Pour le président Macron, le déploiement de la Force conjointe du G5 Sahel ne va pas assez vite

Fin octobre, la Force conjointe du G5 Sahel (FC-G5S) a mené sa première opération, appelée Haw Bi, dans la région dite des « Trois frontières », c’est à dire aux confins du Mali, du Niger et du Burkina Faso.

Si des lacunes ont ainsi été révélées, notamment au niveau des transmissions, l’État-major des armées (EMA) s’était félicité de ce premier engagement, qui mobilisa 750 soldats maliens, nigériens et burkinabè, appuyés par la force française Barkhane.

« Le premier objectif a été atteint avec la capacité à monter une opération coordonnée multinationale en peu de temps » et « il constitue un succès en soi dans la mesure où il y a quatre mois, au moment du sommet de Bamako […], les postes de
commandement de Niamey et de Sévaré n’existaient pas et la Force Conjointe ne disposait d’aucune unité », avait ainsi expliqué l’EMA, dans son point de situation des opérations du 9 novembre.

Seulement, pour le président Macron, qui se trouve actuellement à Ouagadougou [Burkina Faso], le déploiement de cette force du G5 Sahel ne va pas assez vite.

« Il faut qu’on puisse passer au-delà des premières opérations (…) à un déploiement plein et entier particulièrement sur le fuseau médian », a affirmé le président Macron, ce 28 novembre, lors d’une conférence commune avec Roch Marc Christian, son homologue burkinabé.

« Je considère que ça n’avance pas assez vite. […] Il faut déployer beaucoup plus vite cette force du G5 Sahel » et « il est indispensable que nous arrivions à gagner cette guerre le plus vite possible », a poursuivi le président Macron, qui se pose en « maître des horloges ».

Sauf que, pour aller vite, encore faut-il en avoir les moyens.

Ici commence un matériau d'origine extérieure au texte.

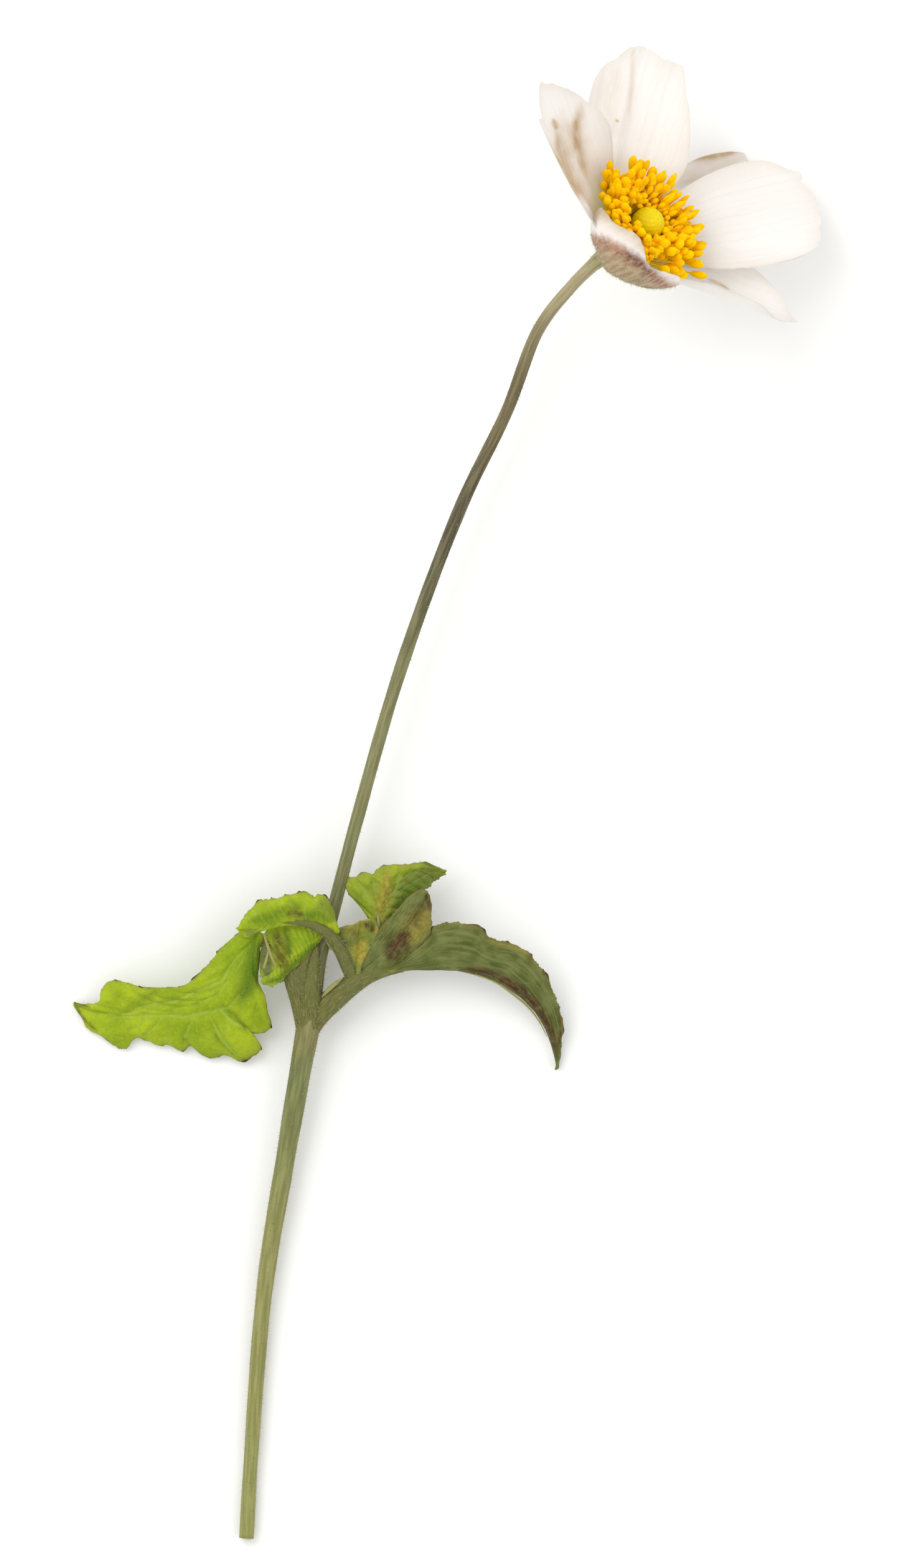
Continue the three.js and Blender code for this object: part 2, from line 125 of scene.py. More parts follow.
def tube(path, radii, sides, reference=(0, 0, 1), **fields):
    """A closed round tube. The ring at each path point is radius * (cos angle * left + sin angle * up), where
    left is square to the path and to the reference direction, and up is square to both. radii may hold one
    value for each point, or a value for each side of each ring."""
    path = np.asarray(path, float)
    along = np.gradient(path, axis=0)
    along /= np.linalg.norm(along, axis=1, keepdims=True)
    left = np.cross(np.asarray(reference, float), along)
    left /= np.linalg.norm(left, axis=1, keepdims=True)
    up = np.cross(along, left)
    angle = np.linspace(0, 2 * np.pi, sides, endpoint=False)
    radii = np.broadcast_to(np.asarray(radii, float).reshape(len(path), -1), (len(path), sides))
    ring = left[:, None] * np.cos(angle)[:, None] + up[:, None] * np.sin(angle)[:, None]
    surface = path[:, None] + ring * radii[..., None]
    number = np.arange(len(path) * sides).reshape(len(path), sides)
    wrapped = np.hstack([number, number[:, :1]])
    first, last = number.size, number.size + 1
    caps = [(first, b, a) for a, b in zip(wrapped[0], wrapped[0, 1:])]
    caps += [(last, a, b) for a, b in zip(wrapped[-1], wrapped[-1, 1:])]
    vertices = np.vstack([surface.reshape(-1, 3), path[:1], path[-1:]])
    spread = {}
    for key, value in fields.items():
        value = np.broadcast_to(np.asarray(value, float).reshape(len(path), -1), number.shape)
        spread[key] = np.concatenate([value.ravel(), value[0, :1], value[-1, :1]])
    return vertices, quads(wrapped)[:, ::-1].tolist() + caps, spread


def face_list(faces):
    """Faces as a plain list."""
    return faces.tolist() if isinstance(faces, np.ndarray) else faces


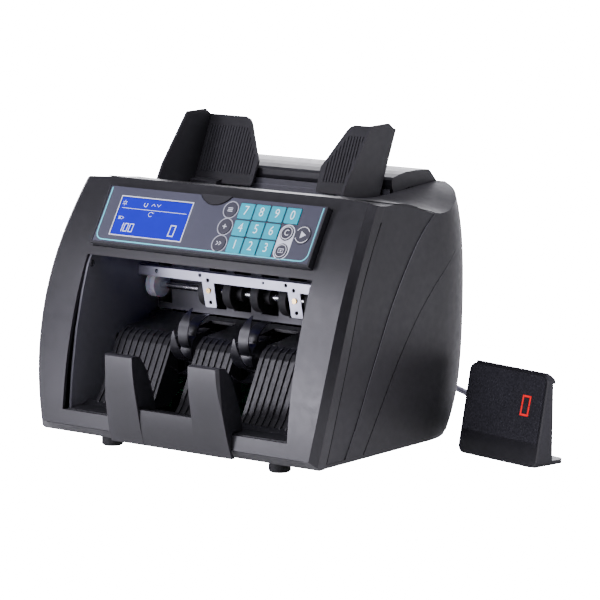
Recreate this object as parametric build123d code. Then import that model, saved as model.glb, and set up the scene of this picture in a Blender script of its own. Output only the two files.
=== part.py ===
"""Banknote counting machine with a customer display on a cord.

All lengths are in millimetres.  The machine is drawn around its own middle
plane (x = 0), with y = 0 at the front lower edge of the base and z = 0 under the
feet.  Everything is then moved by (-SHIFT_X, -SHIFT_Y, 0), so the origin lies in
the middle of the footprint of machine and display, on the table.
"""
from build123d import *
from math import sin, cos, tan, pi, radians, degrees, hypot, atan2, acos, sqrt
import os

# ------------------------------------------------------------------ dimensions
SHIFT_X, SHIFT_Y = 48.0, 111.0     # footprint middle, from the machine's own zero
WALL = 2.6                 # moulded shell wall
CHAMFER = 6.0              # corner bevel between the front face and the sides
HALF_TOP = 103.6           # half width of the hopper opening
POCKET_HALF = 116.5        # half width of the stacker pocket opening
POCKET_LO, POCKET_HI = 30.6, 155.4
FRAME_X = 121.0            # inner face of the steel side frames
FRAME_T = 2.0
SHAFT_R = 3.0              # all three roller shafts are 6 mm
BORE_R = 3.05              # running bore, 0.05 mm radial clearance
STACK_Y, STACK_Z = 62.0, 81.0      # stacker wheel shaft
FEED_Y, FEED_Z = 104.0, 122.0      # feed roller shaft
PICK_Y, PICK_Z = 98.0, 167.0       # pick roller shaft
MOTOR_Y, MOTOR_Z = 172.0, 62.0
ROLLERS = (-49.0, -23.0, 6.0, 35.0, 61.0)   # feed rollers, middle of each
TABS = (-38.8, 50.8)       # hanging tabs of the sensor bracket
KEY_TRAVEL = 0.8
KEY_GAP = 0.35
RAIL_Y, RAIL_Z, RAIL_R = 133.0, 190.0, 3.0   # guide slide rod
HINGE_Y, HINGE_Z, HINGE_R = 204.0, 209.3, 1.5  # rear cover hinge rod
CORD_R = 2.6               # display cord
FOOT_R, FOOT_H = 9.0, 10.8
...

Or, le budget de fonctionnement de la FC-G5S n’est pas encore bouclé. Sans le sera-t-il, après une conférence des donateurs qui se tenir en décembre prochain, à Bruxelles. En outre, la France n’a commencé à livrer des équipements militaires aux armées concernées qu’en octobre… Pour rappel, cette force doit compter, à terme, 5.000 soldats, fournis par le Mali, le Niger, la Mauritanie, le Burkina Faso et le Tchad. Il est prévu qu’elle soit pleinement opérationnelle d’ici le printemps prochain.

Au-delà de ces aspects financiers, la FC-G5S aura des lacunes capacitaires importantes, que soit en matière de logistique, d’appui aérien ou encore de renseignement. Un soutien de Barkhane lui sera ainsi nécessaire.

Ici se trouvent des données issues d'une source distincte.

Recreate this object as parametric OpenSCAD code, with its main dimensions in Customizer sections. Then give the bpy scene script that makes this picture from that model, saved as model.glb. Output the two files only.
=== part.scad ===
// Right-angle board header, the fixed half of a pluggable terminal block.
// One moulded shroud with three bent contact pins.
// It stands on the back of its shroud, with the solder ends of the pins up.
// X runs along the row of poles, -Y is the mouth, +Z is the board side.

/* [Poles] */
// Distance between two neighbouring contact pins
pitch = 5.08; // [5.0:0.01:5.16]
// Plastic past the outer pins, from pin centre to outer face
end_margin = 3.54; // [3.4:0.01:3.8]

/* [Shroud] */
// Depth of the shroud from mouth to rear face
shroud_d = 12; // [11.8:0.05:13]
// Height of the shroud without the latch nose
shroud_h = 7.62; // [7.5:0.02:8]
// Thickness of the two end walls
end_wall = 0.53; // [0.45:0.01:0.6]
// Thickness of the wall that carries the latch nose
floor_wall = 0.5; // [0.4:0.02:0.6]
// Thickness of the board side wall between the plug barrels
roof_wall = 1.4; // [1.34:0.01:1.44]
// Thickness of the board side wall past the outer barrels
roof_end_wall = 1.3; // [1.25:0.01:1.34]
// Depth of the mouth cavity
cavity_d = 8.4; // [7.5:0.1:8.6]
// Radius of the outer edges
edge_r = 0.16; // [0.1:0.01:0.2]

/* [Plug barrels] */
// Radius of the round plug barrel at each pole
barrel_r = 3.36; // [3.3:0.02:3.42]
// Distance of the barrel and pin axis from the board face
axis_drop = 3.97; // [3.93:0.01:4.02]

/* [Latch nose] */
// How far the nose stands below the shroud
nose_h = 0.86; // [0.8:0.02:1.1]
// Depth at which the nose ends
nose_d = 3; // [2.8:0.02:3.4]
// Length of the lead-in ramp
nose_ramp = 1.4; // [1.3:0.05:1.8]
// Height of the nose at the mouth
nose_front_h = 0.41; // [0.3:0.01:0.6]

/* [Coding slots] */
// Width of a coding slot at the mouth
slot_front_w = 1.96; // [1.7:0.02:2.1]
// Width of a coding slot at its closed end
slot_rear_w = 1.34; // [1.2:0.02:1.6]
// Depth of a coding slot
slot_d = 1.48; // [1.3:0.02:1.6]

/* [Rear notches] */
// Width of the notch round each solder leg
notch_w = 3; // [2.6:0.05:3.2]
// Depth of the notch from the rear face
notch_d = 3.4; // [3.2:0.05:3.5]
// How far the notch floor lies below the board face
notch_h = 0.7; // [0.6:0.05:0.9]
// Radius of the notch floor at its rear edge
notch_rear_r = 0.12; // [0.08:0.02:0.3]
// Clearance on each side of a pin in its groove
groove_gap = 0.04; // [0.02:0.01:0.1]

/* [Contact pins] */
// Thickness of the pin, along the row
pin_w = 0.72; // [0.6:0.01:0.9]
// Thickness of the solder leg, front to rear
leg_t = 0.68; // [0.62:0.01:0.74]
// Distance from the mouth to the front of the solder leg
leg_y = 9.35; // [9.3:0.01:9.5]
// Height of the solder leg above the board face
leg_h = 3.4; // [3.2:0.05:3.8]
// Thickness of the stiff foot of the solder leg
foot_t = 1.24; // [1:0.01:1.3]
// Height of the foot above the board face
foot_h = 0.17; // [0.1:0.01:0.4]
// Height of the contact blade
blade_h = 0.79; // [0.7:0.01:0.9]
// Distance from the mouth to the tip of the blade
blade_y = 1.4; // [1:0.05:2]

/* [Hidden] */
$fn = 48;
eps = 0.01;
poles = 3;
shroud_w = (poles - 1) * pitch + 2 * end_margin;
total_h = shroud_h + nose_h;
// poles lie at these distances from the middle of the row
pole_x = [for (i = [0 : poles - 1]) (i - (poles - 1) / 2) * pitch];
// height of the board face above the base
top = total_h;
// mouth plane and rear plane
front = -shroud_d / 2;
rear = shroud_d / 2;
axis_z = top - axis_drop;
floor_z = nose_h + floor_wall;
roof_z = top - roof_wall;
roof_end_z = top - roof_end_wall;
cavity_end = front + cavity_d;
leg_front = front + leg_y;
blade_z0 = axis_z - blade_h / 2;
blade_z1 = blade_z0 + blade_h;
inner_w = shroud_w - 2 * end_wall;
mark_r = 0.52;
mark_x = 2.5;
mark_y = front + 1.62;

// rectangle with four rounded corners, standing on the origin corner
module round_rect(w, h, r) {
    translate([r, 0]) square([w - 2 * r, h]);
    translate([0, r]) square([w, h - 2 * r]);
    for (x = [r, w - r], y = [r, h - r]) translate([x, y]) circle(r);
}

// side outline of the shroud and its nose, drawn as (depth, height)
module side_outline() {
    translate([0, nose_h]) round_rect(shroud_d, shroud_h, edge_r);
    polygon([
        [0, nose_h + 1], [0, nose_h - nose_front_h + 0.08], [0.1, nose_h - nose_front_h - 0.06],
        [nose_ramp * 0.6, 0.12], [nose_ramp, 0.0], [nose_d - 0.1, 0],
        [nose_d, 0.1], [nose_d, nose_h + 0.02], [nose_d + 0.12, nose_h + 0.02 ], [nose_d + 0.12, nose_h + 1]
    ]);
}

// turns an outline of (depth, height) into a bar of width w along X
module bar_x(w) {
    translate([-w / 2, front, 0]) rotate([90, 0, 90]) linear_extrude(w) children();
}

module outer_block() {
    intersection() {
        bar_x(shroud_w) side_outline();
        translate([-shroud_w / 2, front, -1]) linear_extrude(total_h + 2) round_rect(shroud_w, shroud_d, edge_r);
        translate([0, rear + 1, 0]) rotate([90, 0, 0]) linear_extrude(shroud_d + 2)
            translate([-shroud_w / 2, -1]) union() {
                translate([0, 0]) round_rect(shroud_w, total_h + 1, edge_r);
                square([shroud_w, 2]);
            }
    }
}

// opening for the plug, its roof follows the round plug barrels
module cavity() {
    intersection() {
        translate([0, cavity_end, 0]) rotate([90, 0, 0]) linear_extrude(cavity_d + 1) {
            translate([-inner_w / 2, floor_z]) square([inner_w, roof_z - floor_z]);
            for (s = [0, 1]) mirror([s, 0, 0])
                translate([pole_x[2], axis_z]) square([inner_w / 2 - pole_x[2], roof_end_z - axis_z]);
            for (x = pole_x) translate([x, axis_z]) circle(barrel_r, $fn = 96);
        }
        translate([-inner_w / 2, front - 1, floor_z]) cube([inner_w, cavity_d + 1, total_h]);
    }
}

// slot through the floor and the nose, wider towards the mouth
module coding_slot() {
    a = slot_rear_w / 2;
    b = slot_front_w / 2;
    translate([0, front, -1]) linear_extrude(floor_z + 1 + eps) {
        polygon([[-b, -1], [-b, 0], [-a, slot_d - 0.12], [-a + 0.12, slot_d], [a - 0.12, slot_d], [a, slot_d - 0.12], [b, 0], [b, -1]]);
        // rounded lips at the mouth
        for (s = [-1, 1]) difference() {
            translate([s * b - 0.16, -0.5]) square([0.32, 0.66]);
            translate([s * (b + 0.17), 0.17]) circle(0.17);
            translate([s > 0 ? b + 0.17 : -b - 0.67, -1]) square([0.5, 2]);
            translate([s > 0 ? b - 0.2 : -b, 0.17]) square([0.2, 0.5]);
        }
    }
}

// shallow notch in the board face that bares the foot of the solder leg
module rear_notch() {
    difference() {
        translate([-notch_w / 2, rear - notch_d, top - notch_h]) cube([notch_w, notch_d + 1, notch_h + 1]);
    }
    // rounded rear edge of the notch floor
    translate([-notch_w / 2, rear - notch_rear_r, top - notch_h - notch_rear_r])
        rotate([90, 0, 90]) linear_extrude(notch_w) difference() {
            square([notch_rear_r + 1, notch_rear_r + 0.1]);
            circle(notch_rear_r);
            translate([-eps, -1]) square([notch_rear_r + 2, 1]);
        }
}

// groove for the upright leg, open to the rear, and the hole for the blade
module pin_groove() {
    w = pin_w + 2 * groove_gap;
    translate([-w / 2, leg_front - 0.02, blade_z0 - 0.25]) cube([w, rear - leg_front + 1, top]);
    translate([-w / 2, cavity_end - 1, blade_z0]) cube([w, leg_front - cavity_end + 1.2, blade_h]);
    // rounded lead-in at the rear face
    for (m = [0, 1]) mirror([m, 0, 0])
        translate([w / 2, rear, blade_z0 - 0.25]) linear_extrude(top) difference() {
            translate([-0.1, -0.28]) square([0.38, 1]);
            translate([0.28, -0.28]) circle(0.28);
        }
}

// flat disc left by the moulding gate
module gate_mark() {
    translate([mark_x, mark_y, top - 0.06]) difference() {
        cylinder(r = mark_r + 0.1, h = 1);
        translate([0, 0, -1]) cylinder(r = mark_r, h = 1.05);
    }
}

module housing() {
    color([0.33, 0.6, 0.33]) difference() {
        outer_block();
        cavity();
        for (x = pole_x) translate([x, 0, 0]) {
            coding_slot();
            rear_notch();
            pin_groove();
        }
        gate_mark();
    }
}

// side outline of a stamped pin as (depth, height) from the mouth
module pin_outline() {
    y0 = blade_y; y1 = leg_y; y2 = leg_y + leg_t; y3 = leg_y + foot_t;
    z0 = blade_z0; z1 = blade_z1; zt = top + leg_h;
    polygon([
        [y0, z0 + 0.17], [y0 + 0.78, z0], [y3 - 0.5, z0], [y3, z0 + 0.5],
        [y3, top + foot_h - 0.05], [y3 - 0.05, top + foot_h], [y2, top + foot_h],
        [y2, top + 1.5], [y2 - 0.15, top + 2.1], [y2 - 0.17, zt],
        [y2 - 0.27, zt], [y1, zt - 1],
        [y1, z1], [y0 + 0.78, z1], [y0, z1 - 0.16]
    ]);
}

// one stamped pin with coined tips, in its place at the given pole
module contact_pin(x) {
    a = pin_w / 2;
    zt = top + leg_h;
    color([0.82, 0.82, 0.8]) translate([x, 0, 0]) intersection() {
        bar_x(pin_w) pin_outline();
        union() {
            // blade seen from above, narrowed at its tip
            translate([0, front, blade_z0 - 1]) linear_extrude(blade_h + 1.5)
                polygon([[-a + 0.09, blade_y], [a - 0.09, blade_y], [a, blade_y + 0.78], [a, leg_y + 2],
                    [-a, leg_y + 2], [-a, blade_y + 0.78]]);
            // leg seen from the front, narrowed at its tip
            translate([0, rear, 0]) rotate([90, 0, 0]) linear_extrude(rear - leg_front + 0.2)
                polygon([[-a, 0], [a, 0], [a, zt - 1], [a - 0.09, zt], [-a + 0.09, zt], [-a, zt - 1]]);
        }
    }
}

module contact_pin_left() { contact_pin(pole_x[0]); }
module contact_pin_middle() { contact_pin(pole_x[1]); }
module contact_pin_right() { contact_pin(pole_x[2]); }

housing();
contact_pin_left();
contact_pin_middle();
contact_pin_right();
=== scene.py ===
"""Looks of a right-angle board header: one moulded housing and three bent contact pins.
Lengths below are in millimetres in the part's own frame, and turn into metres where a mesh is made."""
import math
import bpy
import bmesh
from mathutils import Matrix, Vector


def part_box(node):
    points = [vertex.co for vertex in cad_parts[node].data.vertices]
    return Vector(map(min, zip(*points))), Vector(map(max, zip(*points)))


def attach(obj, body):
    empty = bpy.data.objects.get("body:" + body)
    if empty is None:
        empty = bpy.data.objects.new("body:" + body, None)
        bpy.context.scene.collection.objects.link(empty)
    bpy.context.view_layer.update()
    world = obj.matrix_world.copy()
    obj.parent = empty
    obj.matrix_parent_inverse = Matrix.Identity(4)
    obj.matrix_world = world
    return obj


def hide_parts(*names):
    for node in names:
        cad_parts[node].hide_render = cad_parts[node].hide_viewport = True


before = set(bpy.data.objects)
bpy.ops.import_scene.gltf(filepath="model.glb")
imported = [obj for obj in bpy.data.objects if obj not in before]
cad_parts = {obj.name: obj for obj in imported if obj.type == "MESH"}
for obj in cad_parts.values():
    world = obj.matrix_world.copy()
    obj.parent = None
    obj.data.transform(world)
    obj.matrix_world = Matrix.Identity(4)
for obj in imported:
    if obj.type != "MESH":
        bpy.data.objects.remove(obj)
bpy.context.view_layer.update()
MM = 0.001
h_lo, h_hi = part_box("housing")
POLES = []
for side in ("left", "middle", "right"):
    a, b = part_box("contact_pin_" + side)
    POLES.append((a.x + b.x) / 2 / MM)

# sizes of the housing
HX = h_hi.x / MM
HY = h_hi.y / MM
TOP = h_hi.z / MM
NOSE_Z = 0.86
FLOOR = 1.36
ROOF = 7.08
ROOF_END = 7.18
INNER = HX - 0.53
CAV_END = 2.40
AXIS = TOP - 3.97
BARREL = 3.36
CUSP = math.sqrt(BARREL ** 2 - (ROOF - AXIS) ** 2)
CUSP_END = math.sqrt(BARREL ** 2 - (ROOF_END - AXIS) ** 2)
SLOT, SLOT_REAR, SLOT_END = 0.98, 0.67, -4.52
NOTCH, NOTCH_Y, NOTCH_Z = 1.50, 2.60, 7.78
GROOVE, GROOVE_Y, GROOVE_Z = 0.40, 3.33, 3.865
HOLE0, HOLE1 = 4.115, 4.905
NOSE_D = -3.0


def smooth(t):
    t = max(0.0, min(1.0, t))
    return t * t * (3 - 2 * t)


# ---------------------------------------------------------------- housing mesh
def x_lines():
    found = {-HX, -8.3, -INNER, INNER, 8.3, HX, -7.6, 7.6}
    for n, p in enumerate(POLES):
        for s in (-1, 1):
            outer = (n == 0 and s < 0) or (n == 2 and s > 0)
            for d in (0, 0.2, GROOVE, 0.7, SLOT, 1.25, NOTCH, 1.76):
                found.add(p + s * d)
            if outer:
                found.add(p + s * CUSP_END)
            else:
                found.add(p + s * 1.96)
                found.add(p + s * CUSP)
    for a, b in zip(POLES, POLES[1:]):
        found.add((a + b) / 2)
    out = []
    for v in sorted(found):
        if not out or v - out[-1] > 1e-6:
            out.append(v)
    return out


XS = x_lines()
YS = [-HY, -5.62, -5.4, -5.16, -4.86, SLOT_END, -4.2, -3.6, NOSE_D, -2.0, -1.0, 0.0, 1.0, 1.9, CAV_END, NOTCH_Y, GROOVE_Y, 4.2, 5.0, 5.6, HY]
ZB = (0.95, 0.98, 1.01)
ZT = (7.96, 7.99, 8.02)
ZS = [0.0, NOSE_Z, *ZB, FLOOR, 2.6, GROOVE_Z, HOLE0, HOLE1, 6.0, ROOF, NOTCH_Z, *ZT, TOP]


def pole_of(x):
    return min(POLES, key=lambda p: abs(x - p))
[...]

Aussi, comme le souligne, dans son livre « Servir », le général Pierre de Villiers, l’ancien chef d’état-major des armées (CEMA), « il est impossible aujourd’hui de prévoir la fin de l’opération Barkhane et le désengagement de nos troupes dans la bande sahélo-saharienne. »

Et l’ex-CEMA d’ajouter : « La concomitance de ces déploiements qui s’installent dans la durée engendre, d’ores et déjà, un phénomène d’usure des ressources humaines et matérielles. Cette durée s’accomode mal du rétrécissement du temps […] souvent sous la pression médiatique. Le temps politique exige des résultats immédiats, quand la dissipation de la haine dans les populations nécessite que le temps fasse son oeuvre. »

Et tant que les groupes jihadistes, qui jouent au chat et à la souris dans une région s’étendant sur 4.000 km sur une profondeur de 1.000 km, disposeront de zones de repli, comme en Libye, alors il est illusion de « gagner cette guerre le plus rapidement possible » sans perdre la paix.